10. Meninggalnya Ki Hajar Dewantara
Ki Hajar Dewantara meninggal dunia di Kota Yogyakarta pada tanggal 26 April 1959. Lokasi wafatnya di Padepokan Ki Hadjar Dewantara.
Jenazahnya kemudian disimpan di Pendapa Agung Taman Siswa untuk kemudian dimakamkan di Taman Wijaya Brata pada tanggal 29 April 1959. Taman Wijaya Brata beralamat di Jl. Soga No.28, Tahunan, Kec. Umbulharjo, Kota Yogyakarta, Daerah Istimewa Yogyakarta. Upacara pemakamannya dipimpin oleh Soeharto yang bertindak sebagai inspektur upacara saat itu.

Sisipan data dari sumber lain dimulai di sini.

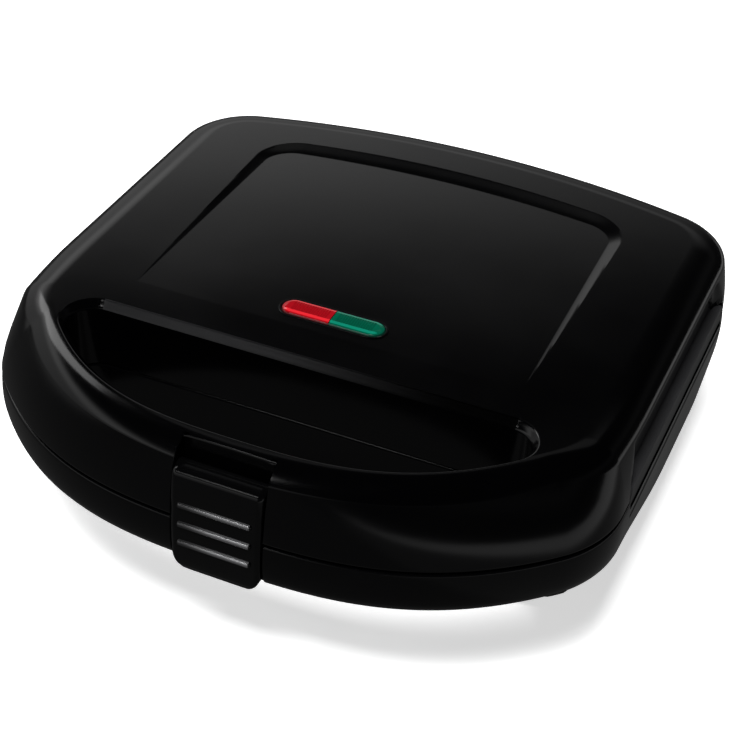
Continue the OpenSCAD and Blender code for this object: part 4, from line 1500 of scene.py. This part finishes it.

Karya-karya Ki Hajar Dewantara
Semasa hidupnya, Ki Hajar Dewantara memiliki beberapa karya tulis ternama. Bahkan berkat pemikiran yang ia tuangkan dalam buku berhasil memberikan perkembangan terhadap Pendidikan di Indonesia. Mengutip dari Gramedia, berikut ini beberapa karya Ki Hajar Dewantara:
1. Buku Bagian Pertama: Tentang Pendidikan
Buku pertama miliki Ki Hajar Dewantara ini berisikan tentang gagasan dan pemikirannya dalam pendidikan nasional di Indonesia. Beberapa pembahasan utama yang terdapat di buku ini adalah Pendidikan kanak-kanak, Pendidikan Sistem Pondok, Adab dan etika keteladanan, Pendidikan dan kesusilaan.
2. Buku Bagian Kedua: tentang Kebudayaan
Pada buku ini, Ki Hajar Dewantara menuliskan tentang pendidikan lagi, tetapi lebih membahas mengenai kebudayaan dan kesenian.
3. Buku Bagian Ketiga: tentang Politik dan Kemasyarakatan
Di bukunya yang ketiga, Ki Hajar Dewantara yang menuliskan tentang kisah politik yang terjadi di tahun 1913-1922. Tulisan-tulisan Ki Hajar di buku ini juga menyinggung imperialis Belanda. Selain itu, beliau juga menggambarkan tentang kisah perempuan dan pejuangannya di masa tersebut.
4. Buku Bagian Keempat: tentang Riwayat dan Perjuangan Hidup Penulis
Pada buku bagian keempat, Ki Hajar Dewantara tidak lagi menuliskan tentang kisah pendidikan dan politik pada masanya. Di buku ini, ia lebih banyak mengisahkan tentang kisah kehidupan dan perjuangan hidup perintis.